-- Begin RECORDED INFORMATION --
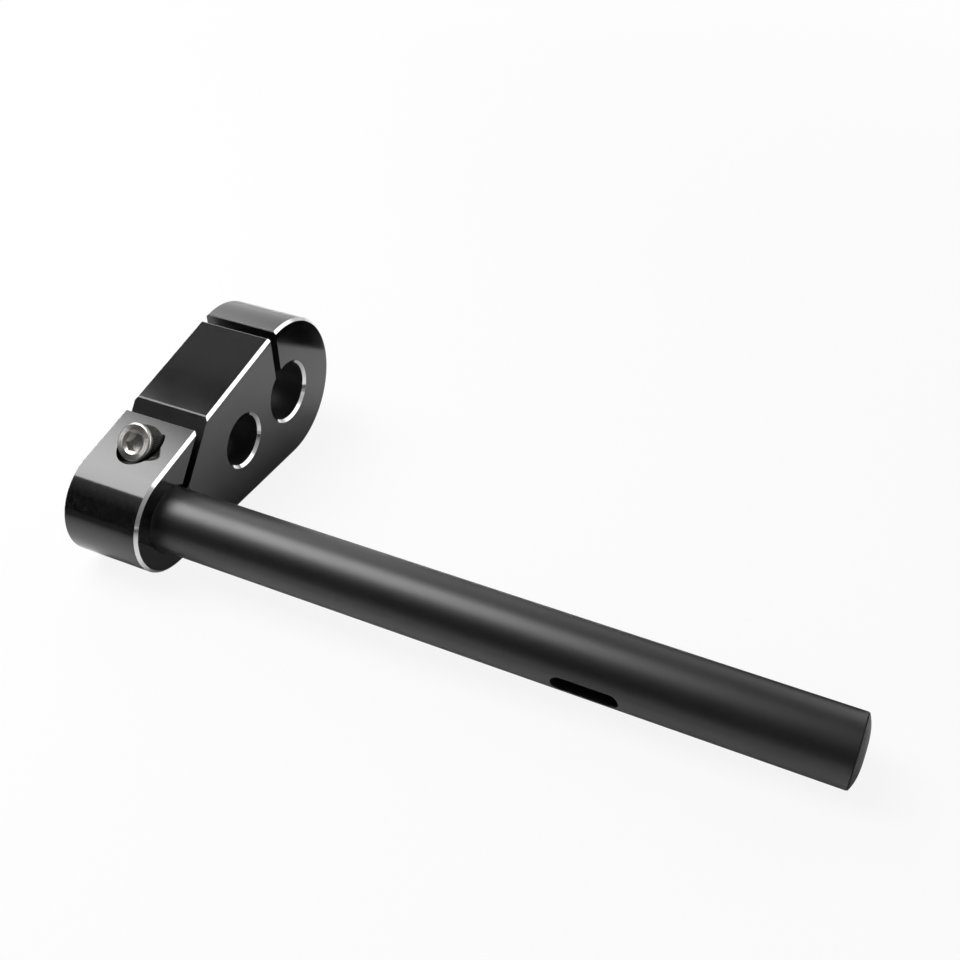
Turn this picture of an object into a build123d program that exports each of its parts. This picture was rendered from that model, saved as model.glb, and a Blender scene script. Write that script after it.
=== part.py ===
"""Clamp-on handlebar riser: a billet clamp body that lifts a bar tube off the bar it clamps to.

Frame: +X runs outward along the bar tube, +Y runs along the body from the bar bore towards the
mount bore, and +Z is up, square to the flat lower face of the body.
The origin is the centre of the mount bore, half way through the body's width.
All sizes are in millimetres.
"""
from build123d import *
from math import asin, cos, degrees, radians, sin
import os

# Body: two round ends joined by straight flanks
body_width = 30.0
bore_spacing = 73.0
bar_end_radius = 19.0
mount_end_radius = 28.0
outline_chamfer = 1.0
rim_chamfer = 1.0

# Bores, and the lightening hole between them
bar_bore_clearance = 0.05
mount_bore_diameter = 22.2
middle_hole_diameter = 19.0
middle_hole_from_bar = 43.0

# Slits that let the two bores close, with their angles from the lower face
bar_slit_width = 4.1
bar_slit_offset = 1.8
bar_slit_lean = 45.0
mount_slit_width = 3.7
mount_slit_past_flat = 0.48
mount_slit_angle = 93.5
slit_overshoot = 10.0
slit_edge_chamfer = 0.3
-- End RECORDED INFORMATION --
» **OBJECTIVE**
Only the lines from the opening of the material through the line with "it clamps to." should be echoed, exactly as written.

» **EXPECTED OUTPUT**
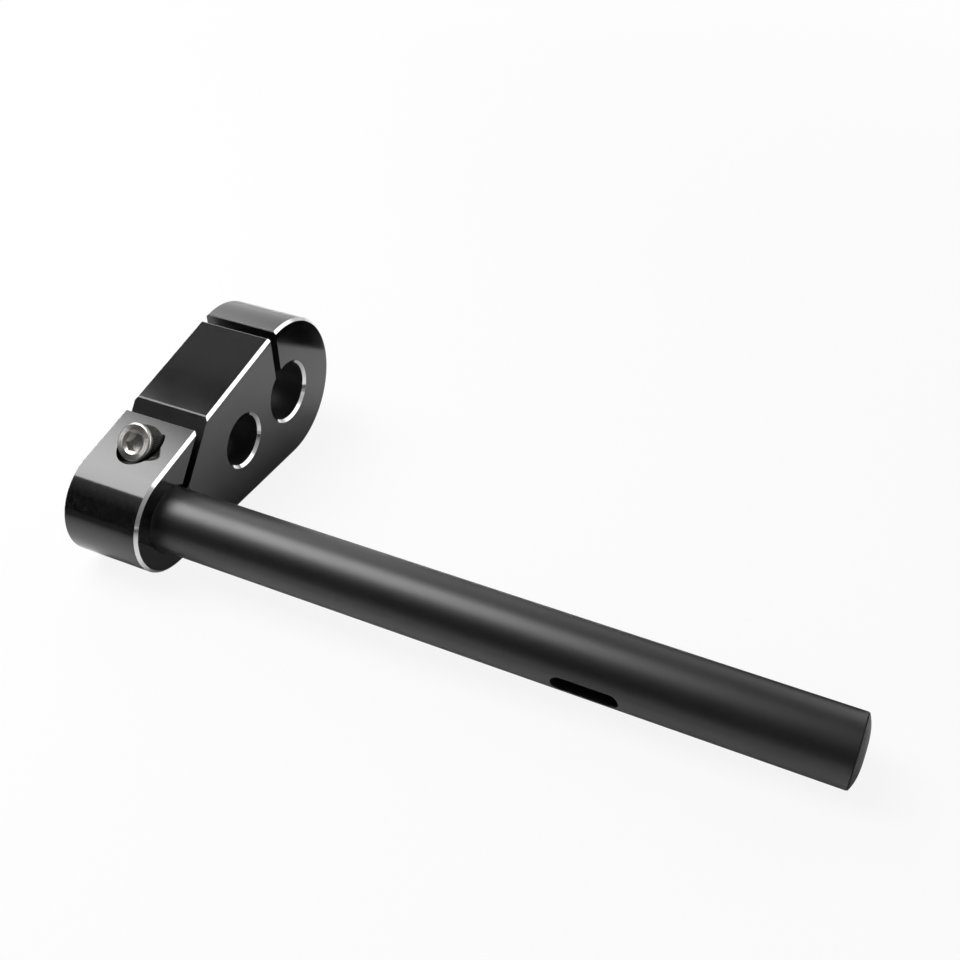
Turn this picture of an object into a build123d program that exports each of its parts. This picture was rendered from that model, saved as model.glb, and a Blender scene script. Write that script after it.
=== part.py ===
"""Clamp-on handlebar riser: a billet clamp body that lifts a bar tube off the bar it clamps to.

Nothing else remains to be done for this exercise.